Toplantının normal süresi dolmadan Ahmet Davutoğlu, 'Türkiye’de on bakanın toplantı halinde olduğunu, kendisinin de telekonferansla toplantıya katılacağından dolayı panelden erken ayrılacağını' söyledi ve salonu kaçar gibi yanındakilerle birlikte terk etti. 
Bakanın yalan söylediğini, Avrupa saat ile 20.00 civarında (Türkiye’de 21.00) toplantının olmadığını, bizden kaçtığını biliyorduk. Avrupalı muhataplarına da durumu açıklayamıyordu.

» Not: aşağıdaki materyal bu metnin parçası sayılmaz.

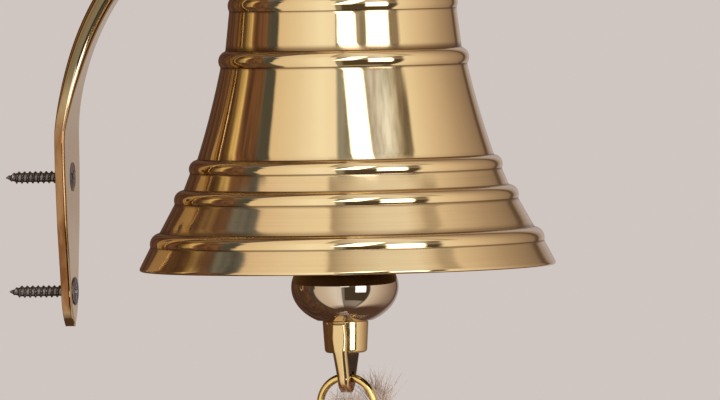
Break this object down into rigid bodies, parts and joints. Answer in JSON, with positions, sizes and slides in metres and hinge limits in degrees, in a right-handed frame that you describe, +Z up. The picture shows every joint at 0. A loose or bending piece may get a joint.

Kaldı ki, Bakanlar Kurulu toplantısı pazartesi günleri yapılıyor. Dolayısıyla olağanüstü bir durum söz konusu değilse (ki değildi) on bakanın toplanması için bir neden yok. Emin olmak adına haberleri taradım ve on bakanın toplandığına dair herhangi bir bilgiye ulaşamadım!
Sonuç olarak:
Onlar açısından acınacak bir durum bizim için eğlenceli bir duruma dönüşmüştü. Ancak eğlenceli olmayan açlık grevleri ve yaşanan savaştı! Bunun da tek sorumlusu Davutoğlu’nun da üyesi olduğu AKP Hükümeti'ydi. 

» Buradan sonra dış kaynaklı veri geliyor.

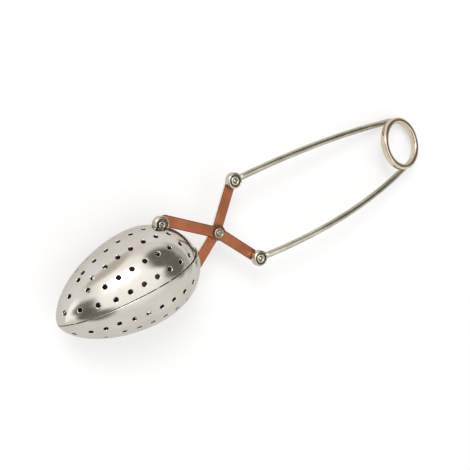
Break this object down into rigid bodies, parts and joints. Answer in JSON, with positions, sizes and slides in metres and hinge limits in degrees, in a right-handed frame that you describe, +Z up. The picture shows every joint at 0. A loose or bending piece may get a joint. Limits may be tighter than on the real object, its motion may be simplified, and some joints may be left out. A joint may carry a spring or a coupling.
{
  "type": "tea infuser",
  "caption": "Long-handled tea infuser: a perforated egg of two half shells on crossed riveted levers, held shut by a bowed wire handle with a finger ring.",
  "frame": {"origin": "middle of the assembly's bounding box on the surface that it rests on, with the egg shut and both the egg's belly and the handle's ring end touching that surface", "axes": "+X from the egg's tip along the handle to the finger ring, +Y towards the upper shell, +Z up; the rivets' axes lean 5.6 degrees from +Z towards +X"},
  "size_m": [0.1744, 0.0396, 0.0358],
  "materials": {
    "stainless_shell": "satin-polished pressed stainless sheet",
    "nickel_fittings": "turned and nickel plated, slightly warm",
    "spring_wire": "drawn wire, nickel plated, polished",
    "polished_ring": "polished, champagne tone",
    "copper_lever": "satin copper-plated strip with bare bright edges"
  },
  "bodies": {
    "back_half": {"back_lever": "copper_lever", "lower_shell": "stainless_shell", "lower_shell_lug": "nickel_fittings", "lower_front_rivet": "nickel_fittings", "upper_rear_rivet": "nickel_fittings", "centre_rivet": "nickel_fittings", "centre_washer": "nickel_fittings"},
    "front_half": {"front_lever": "copper_lever", "upper_shell": "stainless_shell", "upper_shell_lug": "nickel_fittings", "upper_front_rivet": "nickel_fittings", "lower_rear_rivet": "nickel_fittings"},
    "upper_leg": {"upper_leg": "spring_wire", "upper_leg_eye": "nickel_fittings"},
    "lower_leg": {"lower_leg": "spring_wire", "lower_leg_eye": "nickel_fittings", "finger_ring": "polished_ring"}
  },
  "joints": [
    {"name": "shell_opening", "type": "hinge", "parent": "back_half", "child": "front_half", "pos_m": [-0.01811, 0.00063, 0.0145], "axis": [-0.0976, 0, -0.9952], "range_deg": [0, 30], "stiffness_Nm_per_rad": 0.12, "springref_deg": -14.32},
    {"name": "upper_leg_pivot", "type": "hinge", "parent": "back_half", "child": "upper_leg", "pos_m": [-0.00531, 0.01668, 0.01324], "axis": [-0.0976, 0, -0.9952], "range_deg": [0, 17.2]},
    {"name": "handle_flex", "type": "hinge", "parent": "upper_leg", "child": "lower_leg", "pos_m": [0.07594, 0.00063, 0.00527], "axis": [-0.0976, 0, -0.9952], "range_deg": [-4.2, 0]}
  ],
  "couplings": [
    {"joint": "upper_leg_pivot", "follows": "shell_opening", "ratio": 0.56769},
    {"joint": "handle_flex", "follows": "shell_opening", "ratio": -0.13538}
  ]
}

Bizim bu gerçeği Avrupa platformunda kendilerine hatırlatacağımızı bildiklerinden korkuyorlardı. Zira yaşadıkları ruh hali suçlunun yüzüne karşı suçunu söylemenin getirdiği korkuydu. Zira Türkiye’ AKP hükümetinin 10 bin BDP’liyi hapse attığını, hükümetin emriyle Roboski’de 34 Kürt köylüsünün katlediğdiğini, savaşın sürdüğünü, çatışmada ölen askerlerin bu hükümet tarafından kamuoyundan gizlendiğini, Pozantı’da tutuklu Kürt çocuklarına gardiyanlar tarafından tecavüz edildiğini yazan meslektaşlarımızı hapse attıllar. Kürt basınından suçlarını yazacağımız için korkuyorlar. Dolayısıyla Kürt basını AKP’nin, Gülen Cemaatinin kabusu olmuş durumda.